Çerkes Servet Hanım ile Çerkes Nevres Dadı aynı kişi mi bilmiyoruz, ama onun yetişmesinde önemli payı olan bir Çerkes kadın olduğunu biliyoruz. Fakat mevzu bu değil. Mevzu hoş bir ayrıntı. Asaf Halet’in Ömer Çocuk adlı bir şiiri var. Sağlığında yayınladığı kitaplarda yer almıyor sanıyorum. YKY’nin “Bütün Şiirleri” baskısından not etmiştim, kitap yanımda olmadığı için kesin bir şey söyleyemem. Kısa bir şiir, okuyalım:
Ömer Çocuk
ay dede
ay dede
ömer çocuk nerede
ne derede
ne tepede
uzak bir in içinde
ömer çocuk ne içer
süt içer
fo içer
kame ister
oto yapar
ömer çocuk odamda yok
bu damda yok
kucağımda
koynumda yok
bu içimin içinde var
Seyhan Erözçelik’in şiirin bilinmeyenlerini nasıl açıkladığına bakıyoruz:
“ömer çocuk. asaf halet çelebi’nin menenjit tüberkülozundan 18-19 yaşlarında ölen oğlu. (babasından yedi sekiz yıl sonra)

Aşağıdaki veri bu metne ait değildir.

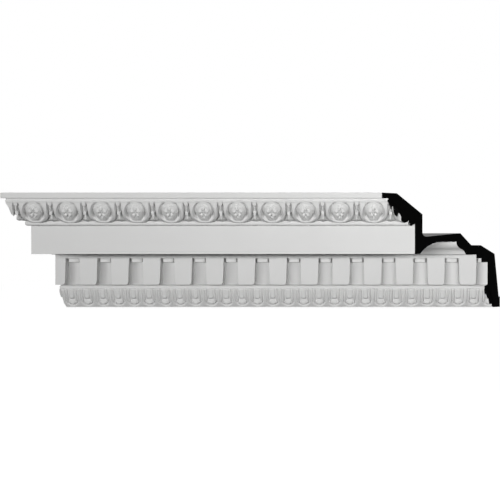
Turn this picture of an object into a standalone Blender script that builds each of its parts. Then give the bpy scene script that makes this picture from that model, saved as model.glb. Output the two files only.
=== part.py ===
"""Cornice moulding length, cast in one piece in rigid polyurethane and primed white.

From the top down it has a plain fillet, an egg-and-dart crown, a small bead, a plain corona,
a hollow soffit behind the corona's lip, a fascia with a row of dentils, and a band of tongues
over a foot. The right end is mitred for an inside corner and the left end is sawn.

Metres, +Z up. The length runs along X, the front faces -Y and the wall is the plane y = 0.
The origin is the middle of the foot's flat back, where the moulding is fixed to the wall.
A projection is a distance forward from the wall, and a level is a height above the foot's base.
"""

import math

import bmesh
import bpy
from mathutils import Matrix, Vector

MM = 0.001

# Length, measured along the front of the top fillet, and the pattern that repeats along it
FILLET_LENGTH = 1127.0 * MM
REPEAT = 101.3 * MM
TONGUE_PITCH = 50.0 * MM
FIRST_EGG = 89.5 * MM
FIRST_RECESS = 138.0 * MM
FIRST_TONGUE = 126.8 * MM
RUN_OUT = 120.0 * MM

# Top fillet
FILLET_HEIGHT = 16.5 * MM
FILLET_LIP = 18.5 * MM
TOP_FACE_DEPTH = 45.0 * MM

# Crown: a roll under the fillet, and the quarter-round ground that the eggs stand on
CROWN_OVERHANG = 101.0 * MM
CROWN_HEIGHT = 73.0 * MM
CROWN_NOTCH = 3.5 * MM
ROLL_HEIGHT = 15.0 * MM
ROLL_BULGE = 5.0 * MM
ROLL_BACKSET = 2.0 * MM
HEEL_GAP = 18.5 * MM
HEEL_RISE = 8.0 * MM
GROUND_BULGE = 5.0 * MM

# Small bead under the crown, which hangs a little below the corona's top
BEAD_BULGE = 7.5 * MM
BEAD_GAP = 10.0 * MM
BEAD_DROP = 2.5 * MM

# Corona, with the lip that hides the hollow soffit
CORONA_PROJECTION = 289.0 * MM
CORONA_HEIGHT = 92.5 * MM
CORONA_WALL = 23.8 * MM
LIP_WIDTH = 15.5 * MM
LIP_DROP = 2.0 * MM

# Hollow soffit and the ogee behind it
COVE_RUN = 79.0 * MM
COVE_RISE = 38.5 * MM
COVE_BULGE = 11.0 * MM
SOFFIT_FLAT = 41.5 * MM
SOFFIT_WALL = 15.0 * MM
SOFFIT_SLOPE = 12.0 * MM
SOFFIT_CORNER = 11.0 * MM
OGEE_RUN = 32.0 * MM
OGEE_STEP = 5.0 * MM
OGEE_WAVE = 2.7 * MM
PEAK_BACKSET = 13.0 * MM
SHOULDER_BACKSET = 18.5 * MM
SHOULDER_WALL = 30.0 * MM
CROWN_BACK_RISE = 29.0 * MM

# Fascia and dentils
DENTIL_PROJECTION = 84.0 * MM
FASCIA_HEIGHT = 12.0 * MM
RECESS_HEIGHT = 79.0 * MM
RECESS_WIDTH = 44.0 * MM
RECESS_FLARE = 2.4 * MM
RECESS_DEPTH = 35.0 * MM
RECESS_BATTER = 1.5 * MM
RECESS_BACK = 3.0 * MM
RECESS_KNEE = 8.0 * MM
RECESS_SPREAD = 5.0 * MM
RECESS_UNDERCUT = 0.3 * MM
CAP_WIDTH = 34.0 * MM
CAP_RELIEF = 3.0 * MM
DENTIL_DROP = 6.0 * MM
FLUTE_DEPTH = 8.0 * MM
FLUTE_MARGIN = 1.0 * MM
FLUTE_CAP = 13.0 * MM

# Band of tongues over the foot
BAND_HEIGHT = 80.5 * MM
BAND_NOSE_LEVEL = 58.0 * MM
BAND_NOSE_PROJECTION = 57.5 * MM
BAND_BULGE = 3.0 * MM
TOE_PROJECTION = 27.0 * MM
TOE_HEIGHT = 6.0 * MM
FLANGE_HEIGHT = 34.0 * MM
FLANGE_STEP = 4.5 * MM
BACK_LEAN = 15.0 * MM

# Eggs, husks and darts of the crown: widths run along the moulding, and heights up a face this
# tall, which is then stretched to the ground that it lies on
CROWN_FACE = 78.4 * MM
EGG_WIDTH = 49.0 * MM
EGG_HEIGHT = 63.0 * MM
EGG_RAISE = 3.0 * MM
EGG_RELIEF = 10.0 * MM
HUSK_SPREAD = 72.0 * MM
HUSK_GAP = 1.3 * MM
HUSK_OVERRUN = 6.0 * MM
HUSK_THICKNESS = 8.0 * MM
HUSK_RELIEF = 6.0 * MM
HUSK_HEAD = CROWN_FACE / 2 + HUSK_OVERRUN
HUSK_FOOT = EGG_RAISE - EGG_HEIGHT / 2 - HUSK_GAP - HUSK_THICKNESS / 2
STEM_WIDTH = 6.5 * MM
STEM_LENGTH = 32.0 * MM
STEM_DROP = 1.0 * MM
STEM_RELIEF = 4.0 * MM
KNOT_WIDTH = 9.0 * MM
KNOT_HEIGHT = 9.0 * MM
KNOT_RELIEF = 6.0 * MM
LEAF_TOP = 9.0 * MM
LEAF_FOOT = 36.0 * MM
LEAF_LENGTH = 29.0 * MM
LEAF_RELIEF = 4.5 * MM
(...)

fo içer / kame ister / oto yapar. bunlar sanıyorum çocuk diline ait ifadeler, olasılıkla, çelebi’nin oğlu ömer’in ifadeleri”.
Fo, bilirsiniz Çerkesçe bal demeye gelir, kame (kâme) de kamanın Çerkesçesi.
İhtimal, Çelebi bu kelimeleri kendi çocukluğunda dadısından yahut Çerkes Servet Hanımdan duymuştur da çocuğunun diline yerleştirivermiştir. Belki de hiç alakası yoktur. Ama bu Çerkes dadılar, halayıklar eski İstanbul’da acaba neler yaşamış, çocuklara ne masallar anlatmışlardır? Türk edebiyatında çok fazla Çerkes yok. Ama olanların önemli bir kısmı işte bu Çerkes dadılar, halayıklar ve diğer kadınlar. Gelecek yazılarda biraz bunlara bakarız kısmetse.